Things that go bump in the night have always been a fear of children; however, around Halloween time, the frequency of kids rushing into their…
Can watching horror films be harmful to your children?

As Halloween draws near many parents wonder whether allowing their children to watch horror movies can be harmful for them. (Shutterstock)

Things that go bump in the night have always been a fear of children; however, around Halloween time, the frequency of kids rushing into their parents’ room in the middle of the night after waking up from a nightmare seems to increase.

Naturally this is often traced back to seeing a scary movie, which Licensed Clinical Psychologist Lawrence Ross PhD tells VOXXI can cause more damage than most moms and dads realize.

SEE ALSO: Psychology of Halloween costumes: How does choice affect self-image?

“It can be serious depending on how vulnerable somebody is to stress and anxiety,” Ross said. “The effects can be long-term nightmares, feelings of anxiety, paranoia, less trusting of others. Those can last a day, a month or longer.”

Invariably, the dangers of scary movies have become more acute over the decades as Hollywood continues to push gore levels to new heights. As for kids, the biggest issue stems from their inability to distill what’s real and what’s not.

For adults, watching a scary movie that they know isn’t real still results in physiological responses such as raised heartbeats, sweaty palms and shallow breathing.

What about kids watching the same material?

“Very often things that adults can deal with are not things that children can deal with, especially not younger children who have a hard time distinguishing fact from fiction,” Ross said. “They believe in the Tooth Fairy and Santa Claus. So when they see these movies about Freddy Krueger and Chuckie, it feels real to them.”

Backing up Ross’ claim is a University of Wisconsin study involving 150 college students and the effects they experienced after watching horror movies when they were children. The report found that more than half experienced issues with eating, sleeping and increased anxiety.

Also, a third reported avoidance of the scary movie situation, while a quarter reported obsessive thinking or talking about the frightening situation. Overall, a quarter of the students felt lingering effects a year or more later after seeing the film as a child.

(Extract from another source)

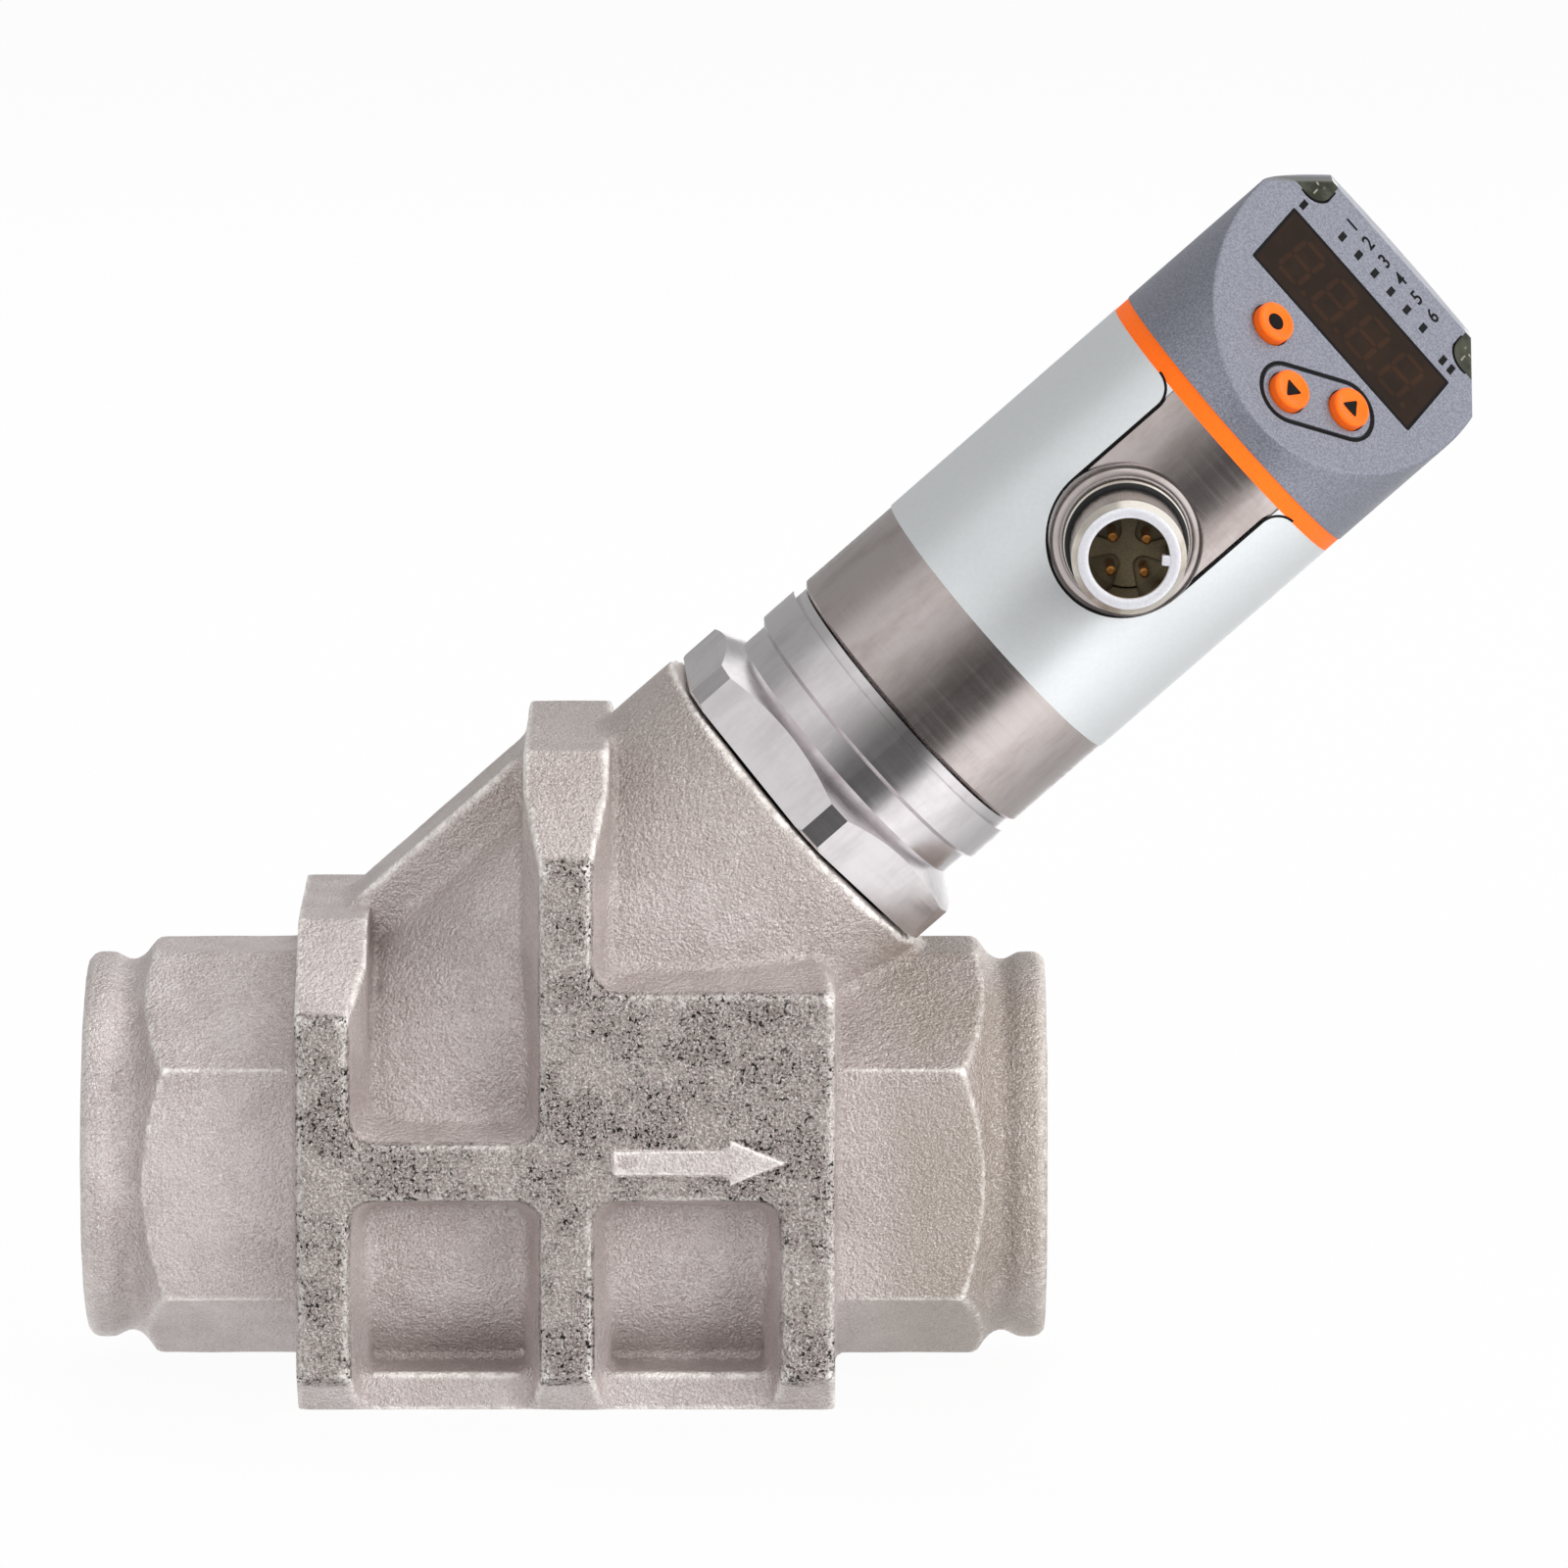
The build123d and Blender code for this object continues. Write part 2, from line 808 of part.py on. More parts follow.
# Swivel bush in the sleeve's foot and the clip that holds the head on
with BuildPart() as swivel_bush:
    bush_bore_r = swivel_r + swivel_clearance
    add(
        turned(
            [
                (bush_bore_r + bush_edge, sleeve_s0),
                (sleeve_bore_r, sleeve_s0),
                (sleeve_bore_r, bush_s1),
                (bush_bore_r + bush_edge, bush_s1),
                (bush_bore_r, bush_s1 - bush_edge),
                (bush_bore_r, sleeve_s0 + bush_edge),
            ]
        )
    )
save(swivel_bush, "swivel_bush")

with BuildPart() as retaining_clip:
    lug_spots = [
        (-clip_outer_r * math.cos(math.radians(turn)), clip_outer_r * math.sin(math.radians(turn)))
        for turn in (-clip_lug_turn, clip_lug_turn)
    ]
    with BuildSketch(across.offset(clip_s0)):
        Circle(clip_outer_r)
        with Locations((-clip_outer_r, 0)):
            Rectangle(clip_outer_r, clip_mouth, mode=Mode.SUBTRACT)
        with Locations(*lug_spots):
            Circle(clip_lug_r)
            Circle(clip_lug_hole_r, mode=Mode.SUBTRACT)
        Circle(clip_groove_r, mode=Mode.SUBTRACT)
    extrude(amount=clip_thickness)
save(retaining_clip, "retaining_clip")

# Sensor sleeve with the flat boss for the connector
sleeve_chamfer = 0.3
with BuildPart() as sensor_sleeve:
    add(
        turned(
            [
                (0, sleeve_s0),
                (sleeve_r - sleeve_chamfer, sleeve_s0),
                (sleeve_r, sleeve_s0 + sleeve_chamfer),
                (sleeve_r, sleeve_s1),
                (0, sleeve_s1),
            ]
        )
    )
    with BuildSketch(plug_plane):
        Circle(boss_r)
    extrude(amount=boss_face)
    add(
        turned(
            [
                (0, sleeve_s0 - sleeve_wall),
                (sleeve_bore_r, sleeve_s0 - sleeve_wall),
                (sleeve_bore_r, sleeve_s1 + sleeve_wall),
                (0, sleeve_s1 + sleeve_wall),
            ]
        ),
        mode=Mode.SUBTRACT,
    )
    with BuildSketch(plug_plane):
        Circle(plug_r)
    extrude(amount=plug_end, mode=Mode.SUBTRACT)
save(sensor_sleeve, "sensor_sleeve")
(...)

Ross said the biggest takeaway from the study is that what we think consciously and what happens unconsciously are two very different things.

“Sometimes we think we’re much more well put together and stronger emotionally than we actually are, and things that we don’t think are going to affect us actually affect us more than we realize that they will,” Ross said.

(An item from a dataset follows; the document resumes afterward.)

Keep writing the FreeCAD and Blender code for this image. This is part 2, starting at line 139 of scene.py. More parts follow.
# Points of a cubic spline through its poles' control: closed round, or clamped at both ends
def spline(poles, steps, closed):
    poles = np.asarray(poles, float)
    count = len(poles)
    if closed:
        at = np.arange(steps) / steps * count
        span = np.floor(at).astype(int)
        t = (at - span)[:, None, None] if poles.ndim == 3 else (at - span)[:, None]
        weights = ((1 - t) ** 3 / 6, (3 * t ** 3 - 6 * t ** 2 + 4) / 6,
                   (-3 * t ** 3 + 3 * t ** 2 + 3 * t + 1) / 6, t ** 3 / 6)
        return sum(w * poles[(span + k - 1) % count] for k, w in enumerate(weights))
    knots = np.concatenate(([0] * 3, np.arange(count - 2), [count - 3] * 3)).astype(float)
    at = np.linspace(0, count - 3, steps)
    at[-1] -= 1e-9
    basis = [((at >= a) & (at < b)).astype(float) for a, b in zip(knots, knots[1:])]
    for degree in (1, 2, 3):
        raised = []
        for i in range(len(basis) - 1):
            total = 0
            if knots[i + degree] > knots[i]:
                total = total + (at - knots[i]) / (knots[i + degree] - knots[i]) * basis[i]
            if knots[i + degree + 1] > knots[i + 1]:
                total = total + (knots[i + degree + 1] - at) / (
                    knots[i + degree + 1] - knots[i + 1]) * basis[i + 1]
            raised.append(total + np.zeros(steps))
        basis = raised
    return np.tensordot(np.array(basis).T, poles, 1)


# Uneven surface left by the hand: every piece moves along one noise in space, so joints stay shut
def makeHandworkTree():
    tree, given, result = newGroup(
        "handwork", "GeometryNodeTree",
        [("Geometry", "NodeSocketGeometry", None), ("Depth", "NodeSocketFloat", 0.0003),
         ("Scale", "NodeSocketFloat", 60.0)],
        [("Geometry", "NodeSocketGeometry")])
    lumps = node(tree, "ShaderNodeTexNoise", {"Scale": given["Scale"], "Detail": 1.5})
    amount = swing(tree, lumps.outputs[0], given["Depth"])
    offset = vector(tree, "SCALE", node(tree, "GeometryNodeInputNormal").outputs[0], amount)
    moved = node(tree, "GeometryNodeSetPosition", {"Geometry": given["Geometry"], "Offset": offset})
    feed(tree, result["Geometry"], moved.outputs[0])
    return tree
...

“What does [watching a scary movie] do to a child’s psyche unconsciously in terms of having them feel that the world is a dangerous place and becoming more paranoid about the world and having anxiety? It increases those things and that’s probably not a great thing.”

If parents are looking for some sort of guideline regarding when a child or teen may be able to handle a scary movie, Ross refers to psychologist Jean Piaget, who suggested at the age of 12 children reach the level of formal operations, where they can really compare and weigh relative things.

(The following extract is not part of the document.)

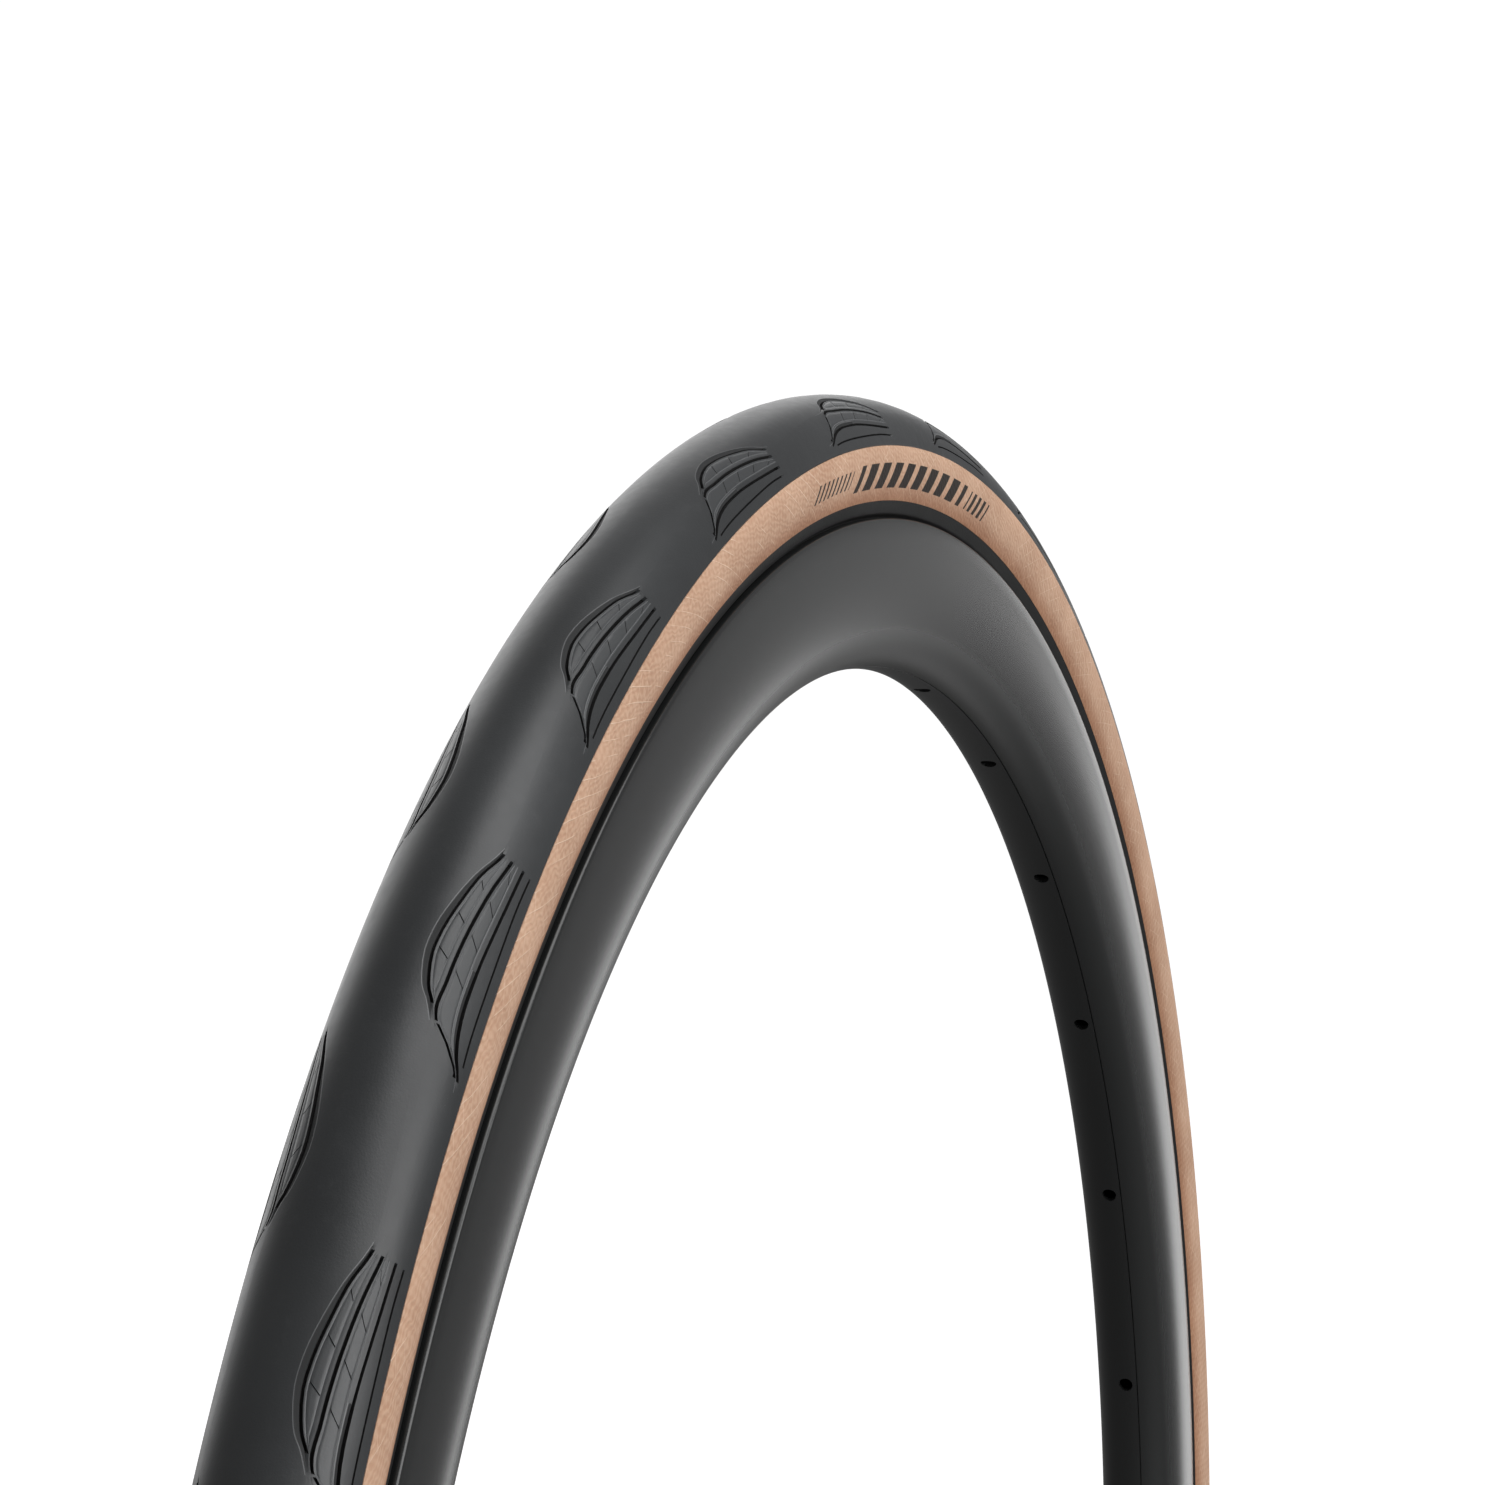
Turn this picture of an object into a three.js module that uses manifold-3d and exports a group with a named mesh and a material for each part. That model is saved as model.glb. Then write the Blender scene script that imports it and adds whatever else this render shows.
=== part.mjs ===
// Bicycle tyre 28-622, inflated on its deep hollow rim, with the rim tape and a tubeless valve.
// Millimetres. The wheel axis is +Y, +Z is up, and the origin is the centre of the wheel.
// Sections are drawn as [radius from the wheel axis, distance from the centre plane].
import * as THREE from 'three';
import { mergeVertices } from 'three/addons/utils/BufferGeometryUtils.js';
import Module from 'manifold-3d';

const wasm = await Module();
wasm.setup();

// Driving dimensions
const TYRE_RADIUS = 340;
const SECTION_RADIUS = 13.68;
const SEAT_RADIUS = 311;
const RIM_INNER_RADIUS = 280.2;
const RIM_HALF_WIDTH = 11.9;
const CHANNEL_HALF_WIDTH = 9.5;
const RIM_WALL = 1.7;
const SPOKE_COUNT = 28;
const SPOKE_HOLE_RADIUS = 2;
const ACCESS_HOLE_RADIUS = 3.8;
const STEM_RADIUS = 2.9;
const STEM_BORE = 1.9;
const NECK_RADIUS = 2;
const VALVE_ANGLE = 270;
const GAP = 0.3;
const SLIDING_GAP = 0.4;

// Steps around the wheel, around the valve and around a drilled hole
const RING_STEPS = 40;
const VALVE_STEPS = 16;
const HOLE_STEPS = 6;

// Layer thicknesses of the tyre
const TREAD_CROWN = 2.2;
const BREAKER = 0.6;
const CASING = 0.8;
const LINER = 0.4;
const WALL_SKIN = 0.9;
const CHAFER = 0.6;
const BEAD_FOLD = 0.6;

// The narrow flat that touches the road, and angles around the section measured from the crown
const ROAD_FLAT = [TYRE_RADIUS, 1.9];
const TREAD_EDGE = 78.5;
const WALL_TOP = 79.8;

// Lower sidewall: it leaves the round section at its widest point and tucks in behind the flange
const SECTION_CENTRE = TYRE_RADIUS - SECTION_RADIUS;
const WALL_SAG = 0.0239;
const WALL_MIDDLE = 321.5;
const TAN_EDGE = 317;
const BEAD_HEEL = [SEAT_RADIUS + GAP, CHANNEL_HALF_WIDTH - GAP];
const BEAD_SHOULDER = [SEAT_RADIUS + 3.2, CHANNEL_HALF_WIDTH - GAP];
const BEAD_TOE = [SEAT_RADIUS + GAP, 4.6];

// Drop channel of the rim, the tape in it, and the reach of the drills from the wheel axis
const CHANNEL_BOTTOM = SEAT_RADIUS - 2.4;
const TAPE_THICKNESS = 0.4;
const TAPE_HALF_WIDTH = 3;
const TAPE_TOP = CHANNEL_BOTTOM + GAP + TAPE_THICKNESS;
const THROUGH_RIM = [270, 320];
const THROUGH_BED = [270, 290];
const THROUGH_CHANNEL = [304, 320];

const material = (color, roughness, metalness = 0) =>
  new THREE.MeshStandardMaterial({ color, roughness, metalness });
const treadRubber = material(0x3b3c3e, 0.72);
const tanSkin = material(0xb8967e, 0.85);
const blackRubber = material(0x1d1d1e, 0.8);
const wovenPly = material(0x6d5c4c, 0.9);
const aramid = material(0xc9a646, 0.7);
const carbon = material(0x2a2b2d, 0.35);
const tapeBlue = material(0x2f4f6b, 0.5);
const brass = material(0xb5954f, 0.35, 1);
const blackMetal = material(0x202124, 0.4, 1);

const wheel = new THREE.Group();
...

“Prior to that you’re in concrete operations,” Ross said. “When they’re exposed to these kind of stimuli, the effect is much more potent than when you’re more mature in the form of formal operations and you can understand the relative values of things.”

Finally, many kids skirt the issue of watching scary movies while sleeping over at a friend’s house. Ross said it’s the parents’ duty to express their child’s parameters before leaving their son or daughter at someone else’s home.

“They should be very diligent because it doesn’t take a lot of these experiences, especially with a younger child, to create a problematic situation,” Ross said. “So you should know the parents of the kid they’re visiting and tell them basically the rules of what you do and don’t allow.

“In one or two sentences, you can lay out what’s appropriate and what’s not appropriate in your child and make sure the other parent is on board with that. And if they’re not on board, don’t let the child go over.”

 Tips regarding scary movies

Ross listed a few things parents can do to reduce the negative effects of horror movies:

  • Monitor what children are watching.
  • Make sure the movie/show is developmentally appropriate.
  • Don’t be afraid to employ parental controls on televisions and computers.
  • Talk to your children about their fears.
  • Set limits for your child regarding questionable material.